You want to take a new multivitamin and new supplements. And like, you just, you do, you want to do all those things. I get it. I get it. But if you're not doing any of those things right now, just pick one, just pick one, and you can do this across every area of your life. Just pick one thing. Even if it seems like it's a little bit easy, you know, of that entire list I gave, it's like, you know what?
I think intermittent fasting would have the biggest you know, bang for my buck. It'd be worth the most time, you know, worth my time, I'm going to do that. And then after you feel like you've got a handle on that, it could take two weeks, two months. It doesn't matter once you got a handle on that, but you know what?

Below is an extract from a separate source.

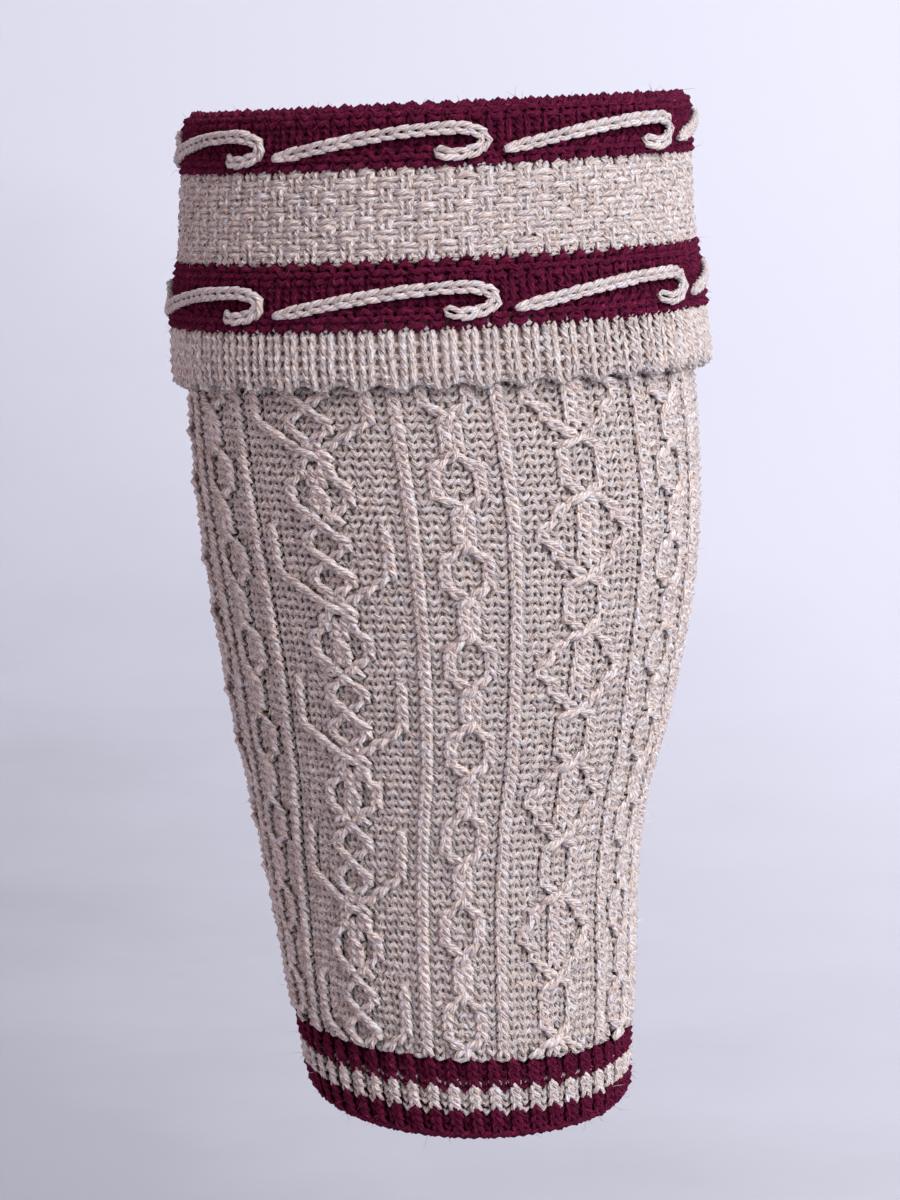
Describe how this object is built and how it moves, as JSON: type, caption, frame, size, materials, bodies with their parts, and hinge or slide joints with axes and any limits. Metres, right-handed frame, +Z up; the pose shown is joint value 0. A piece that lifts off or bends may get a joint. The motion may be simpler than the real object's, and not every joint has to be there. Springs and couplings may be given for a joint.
{
  "type": "hand-knitted calf warmer with a turned-down cuff",
  "caption": "Knitted calf warmer as worn: patterned leg tube, turned-down cuff with two dark bands and a toothed hem, ribbed striped ankle welt.",
  "frame": {"origin": "on the tube's axis at the widest girth of the calf, where the wearer's leg holds the garment", "axes": "+Z up the leg towards the cuff, front of the garment towards -Y, +X to the right of a viewer in front"},
  "size_m": [0.1368, 0.1296, 0.2559],
  "materials": {
    "heather_wool": "matte hand-knitted wool, beige with pinkish grey flecks",
    "burgundy_wool": "matte hand-knitted wool, dark wine red",
    "pale_wool": "matte chain stitch wool, pale rose grey"
  },
  "bodies": {
    "root": {"leg": "heather_wool", "cuff_band_top": "burgundy_wool", "cuff_moss": "heather_wool", "cuff_band_low": "burgundy_wool", "cuff_hem": "heather_wool", "welt_stripe_top": "burgundy_wool", "welt_stripe_mid": "heather_wool", "welt_stripe_low": "burgundy_wool", "hook_top_1": "pale_wool", "hook_top_2": "pale_wool", "hook_top_3": "pale_wool", "hook_top_4": "pale_wool", "hook_top_5": "pale_wool", "hook_top_6": "pale_wool", "hook_top_7": "pale_wool", "hook_low_1": "pale_wool", "hook_low_2": "pale_wool", "hook_low_3": "pale_wool", "hook_low_4": "pale_wool", "hook_low_5": "pale_wool", "hook_low_6": "pale_wool", "hook_low_7": "pale_wool"}
  },
  "joints": []
}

I'm feeling pretty good about that. I think I'm gonna start trying to add the sauna into my schedule. It's just once by the time, as opposed to adding them all at once, adding them all at once as a recipe for failure, adding one at a time, you know, once you kind of have it locked in and then doing the next one, that's how you want to execute those things.
Now, the next on the magnitude, like I said, I get it. You got big goals. I've got big goals, set milestones along the way. Okay. It's okay to have the big goal, but set milestones of like, okay, I do want to run that a hundred mile ultra marathon, but you know what? I've never done that. I don't really know what it would take.
So I am going to say I'm going to run a 5k race. You know, in the next six weeks, do that, see how it feels, just get used to a race, like what it's like to show up for one, sign up for one, you know, starting to learn basic fueling strategies, hydration strategies, and then the next race can be twice as long, three times as long.
And then you can start to forecast better in all honesty, because I'm not saying like, Oh, do the a hundred mile ultra marathon in two years. I'm saying. Sign up for the races. It could be one month at a time. They can be six weeks apart. They could be six months apart, but you'll start to better realize, engage the, the reality of what you're wanting to do.
So going smaller to go bigger. So you're going smaller to go bigger. You're, you're setting these milestone goals that are just like little check ins that are going to help you get better along the way. And then eventually you will get to that ultimate goal. Like you want to run that a hundred mile ultra marathon.
But now you're going to be seasoned. Like I've done eight races before this. I know what races are like. I know what I need to wear. I know what I need to, you know, eat and how to fuel myself. And like, I understand what it's like to actually fit this kind of training in with family life. You get to answer so many questions when you set smile, these, these milestones.
So you go smaller. To go bigger. And that's it. That's all I wanted to hop on here and say is like, I am in your corner. Like I want you to achieve all your things, you know, all your goals, all the things that you say you want to do. But sometimes we get caught up in the excitement of the new year. All the new things that we could do, we're doing too many things.
The things that we want to do are too big and we're setting the wrong timelines. You can do all of it. You absolutely can, and I'm here for it. I want to do a lot too, but we've got to make sure that we're setting ourselves up for success and not failure. Remember if you don't kill comfort, comfort will kill you.